The Variable gadget corresponds to assigning a value of true or false to a particular variable. When the robot enters from the bottom, it can make a choice to exit either through the top left or top right, permanently blocking the other exit.

## # ##
## # ##
# * * #
# ### #
#     #
### ###
### ###

The Clause gadget corresponds to a clause being true if any of the variables in the clause has the required value. If the robot enters from any of the three lower paths, it can release a rock which unlocks the upper path.

# ###### #
# ###### #
# *      #
##*#######
##*#######
##*      #
##**     #
##***    #
##****   #
##*****  #
##****** #
##*******#
##*##*##*#
# .# .# .#
# ## ## ##
# ## ## ##

The Crossover gadget allows two passages to cross without leaking into one another. If the robot enters from either of the bottom passages, it can only exit through the opposite top passage.
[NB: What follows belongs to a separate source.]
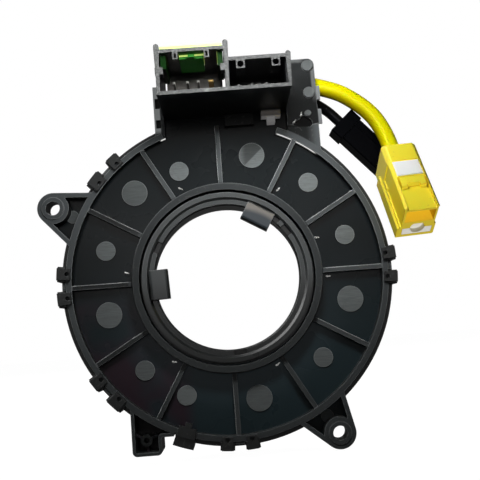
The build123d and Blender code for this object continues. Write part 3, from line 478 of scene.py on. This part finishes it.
def housing_black(colours):
    """Back housing: glossy dark floor, matt ribs and rims, and scored round pads."""
    f = material("moulded_housing_black")
    where = f.where()
    x, y, z = f.along(where)
    nx, ny, nz = f.facing()
    radius = (x * x + z * z) ** 0.5
    axes = {"x": x, "y": y, "z": z, "r": radius}

    # Faces
    back = f.rise(ny, *SQUARELY)
    floor = f.rise(y, *FLOOR_DEPTH) * back
    pad = (f.band(y, *PAD_DEPTH) + f.band(y, *EAR_PAD_DEPTH)) * back
    collar = f.rise(radius, *COLLAR_EDGE) * back
    web = f.patch(axes, WEB)
    # Ridge tops, kept off the web's left part, which stays black as painted shadow
    top = f.rise(y, *RIDGE_DEPTH) * back * (1 - web * f.rise(x, *WEB_SHADE))
    strip = f.patch(axes, NECK_STRIP) * back
    low = f.rise(z, *LOWER_HALF)

    # Grain, clouds, and edges made paler partly by wear and partly as painted highlights
    cloud = f.noise(where, 0.02, 3)
    grain = f.noise(where, GRAIN, 2)
    fine = f.noise(where, 0.00012, 1)
    lathe = f.noise(f.stretched(where, (1, 1, 14), 24), 0.004, 3, 0.7)
    speck = f.specks(where, 0.0009, 0, 0.70, 0.74)
    edge_wear_and_glint = f.edges(0.00035) * (0.4 + cloud * 0.6)

    # Painted highlights: slivers on the rim's wall and gleams on the ribs; and a painted brownish
    # reflection on the lower left floor
    inward = f.patch(axes, SLIVER_WALL, f.rise((nx * x + nz * z) / radius, *INWARD))
    first, second, third = (f.band(x, *arc) for arc in SLIVER_ARCS)
    sliver = inward * (first + second + third) * f.band(y, *SLIVER_DEPTH)
    upward = f.rise(f.lean(f.rounded(0.00045), GLEAM_WAY), *GLEAM_LEAN)
    gleam = f.patch(axes, RIB_TOPS, upward)
    warm = f.patch(axes, PAINTED_REFLECTION_SPOT) * f.rise(cloud, *PAINTED_REFLECTION_CLOUDS)

    # How bright the ridges and the pads are from place to place: painted shade on the lower half,
    # painted light at the left edge, the ribs on the left darker, the shaded half of one pad, two
    # pads set apart in tone, and random clouds
    tone = 0.5 + cloud * 0.5 + f.rise(x, *LEFT_EDGE) * 0.35
    tone = tone * (1 - low * 0.45) * (1 - f.patch(axes, LEFT_RIBS) * 0.85)
    split = f.patch(axes, SPLIT_BOX, f.rise(z - x * SPLIT_SLOPE, *SPLIT_LINE))
    scored = pad * (0.4 + lathe * 0.8) * (1 - low * 0.25) * (1 - split * 0.65)
    scored = scored * (1 - f.patch(axes, DIM_PAD) * 0.42) * (1 + f.patch(axes, BRIGHT_PAD) * 0.7)

    # Painted light: the floor and the walls paler towards the bottom, which the lamps light less
    panel = f.blend(low, colours.floor_black, times(5.5, colours.floor_black))
    # A painted brownish reflection on the lower left floor
    panel = f.blend(warm, panel, times(2.8, colours.painted_reflection_tint))
    wall = f.blend(low, colours.edge_black, times(2.0, colours.edge_black))
    base = f.blend(floor, wall, panel)
    base = f.blend(top * tone * (1 - collar * 0.55), base, colours.rib_grey)
    base = f.blend(strip * 0.8, base, colours.rib_grey)
    base = f.blend(scored, base, colours.pad_grey)
    # Edges made paler partly by wear and partly as painted highlights, less on the lower half and
    # the collar
    paled = edge_wear_and_glint * (top * (1 - low * 0.5) + pad) * (1 - collar * 0.6)
    base = f.blend(paled, base, colours.wear_and_glint_grey)
    # Painted highlights on the rib edges that lean to the upper left
    base = f.blend(gleam * (0.6 + cloud * 0.5), base, PAINTED_GLINT_GREY)
    base = f.blend(speck * 0.25 * (1 - floor), base, colours.dust_grey)
    # Painted shade: the web's pocket made black
    base = f.blend(web * back * f.rise(y, *WEB_POCKET), base, SHADE_PAINTED_BLACK)

    # Painted light given off: on the floor near the collar in the lower half, on the neck strip in
    # the socket block's shadow, and as painted highlights on the rim's slivers
    glow = f.blend(floor * low * f.rise(radius, *NEAR_COLLAR), NO_GLOW, FLOOR_LIFT)
    glow = f.blend(strip * (0.5 + cloud * 0.5), glow, STRIP_LIFT)
    glow = f.blend(sliver, glow, SLIVER_LIGHT)
    height = grain * (0.5 + top * 0.5) + fine * 0.3 + lathe * pad * 1.2
    return f.surface(
        Base_Color=base,
        Roughness=0.42 - floor * 0.14 + top * 0.1 + pad * 0.1 + (cloud - 0.5) * 0.12,
        Normal=f.bump(height, GRAIN_DEPTH, 0.7, f.rounded(EDGE_ROUND)),
        Specular_IOR_Level=0.2,
        Emission_Color=glow,
        Emission_Strength=1.0,
    )


def plain_black(name, colour, rough, depth=GRAIN_DEPTH, shine=0.5, dust=0.3):
    """Moulded black plastic with a fine grain, cloudy gloss and specks of dust."""
    f = material(name)
    where = f.where()
    cloud = f.noise(where, 0.012, 3)
    base = f.blend(cloud * 0.5, colour, times(2.2, colour))
    base = f.blend(f.specks(where, 0.0008, 0, 0.72, 0.76) * dust, base, DUST)
    return f.surface(
        Base_Color=base,
        Roughness=rough + (cloud - 0.5) * 0.14,
        Normal=f.bump(f.noise(where, GRAIN, 2), depth, 0.6, f.rounded(EDGE_ROUND)),
        Specular_IOR_Level=shine,
    )


def hub_black(colour):
    """Hub and ring: painted light on the upper half and its edges, the notches painted black as
    shade, and a warm painted sheen on the upper drive tab.
    """
    f = material("moulded_rotor_black")
    where = f.where()
    x, y, z = f.along(where)
    ny = f.facing()[1]
    radius = (x * x + z * z) ** 0.5
    axes = {"y": y, "r": radius}
    back = f.rise(ny, *MOSTLY)
    land = f.rise(y, *LAND_DEPTH)
    # Painted light on the upper half: its land, and most of its lip
    paled = f.rise(z, *PAINTED_LIGHT_HALF) * back * (land + (1 - land) * 0.8 * f.rise(y, *LIP_DEPTH))
    # The ring's notches, painted black as shade
    notch = f.patch(axes, RING_NOTCH) * back
    tabs = f.patch(axes, DRIVE_TABS)
    cloud = f.noise(where, 0.012, 3)
    # A painted sheen on the right drive tab, cool near the hub and warm further out
    sheen_share = f.rise(radius - x * SHEEN_SLOPE, *SHEEN_EDGE)
    sheen = f.blend(sheen_share, TAB_COOL, TAB_WARM)
    base = f.blend(cloud * 0.5, colour, times(2.2, colour))
    # Painted light on the upper half, and the painted sheen on the right drive tab
    base = f.blend(paled * (0.7 + cloud * 0.5), base, HUB_PAINTED_LIGHT)
    base = f.blend(tabs * f.rise(x, *RIGHT_TAB), base, sheen)
    # Painted highlights on the edges of the upper half
    base = f.blend(f.edges(0.0003) * back * paled * 0.8, base, HUB_PAINTED_EDGE_GLINT)
    base = f.blend(notch, base, SHADE_PAINTED_BLACK)
    return f.surface(
        Base_Color=base,
        Roughness=0.3 + (cloud - 0.5) * 0.14,
        Normal=f.bump(f.noise(where, GRAIN, 2), GRAIN_DEPTH, 0.6, f.rounded(EDGE_ROUND)),
    )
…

## ########################## ##
## ####################*##### ##
##                     .##### ##
#######################  *### ##
#########################*### ##
#########################*### ##
####                     *### ##
#### ####################*### ##
#### ##################*#*### ##
#### ##################***### ##
#### ##################..*    ##
#### ############*      #*# ####
#### ############*#######*######
#### ############*#######*######
####    ####     *#######*######
#######  ##  ####*#######.    ##
########    #####*####### ### ##
#########  ######*####### ### ##
########    #####*#*##### ### ##
####*##  ##  ####***######### ##
####.   ####     *..######### ##
##   ########## #*#           ##
## ##############*########### ##
## ##############*########### ##
##               .########### ##
## ############## ########### ##
## ############## ########### ##
## ############## ########### ##
## ########################## ##

So, this year’s task is provably hard!

(In retrospect it would have been easier to use the Traveling Salesman Problem combined with a falling rock or growing beard that makes the lift inaccessible after a specific number of moves, but constructing the gadgets was more fun.)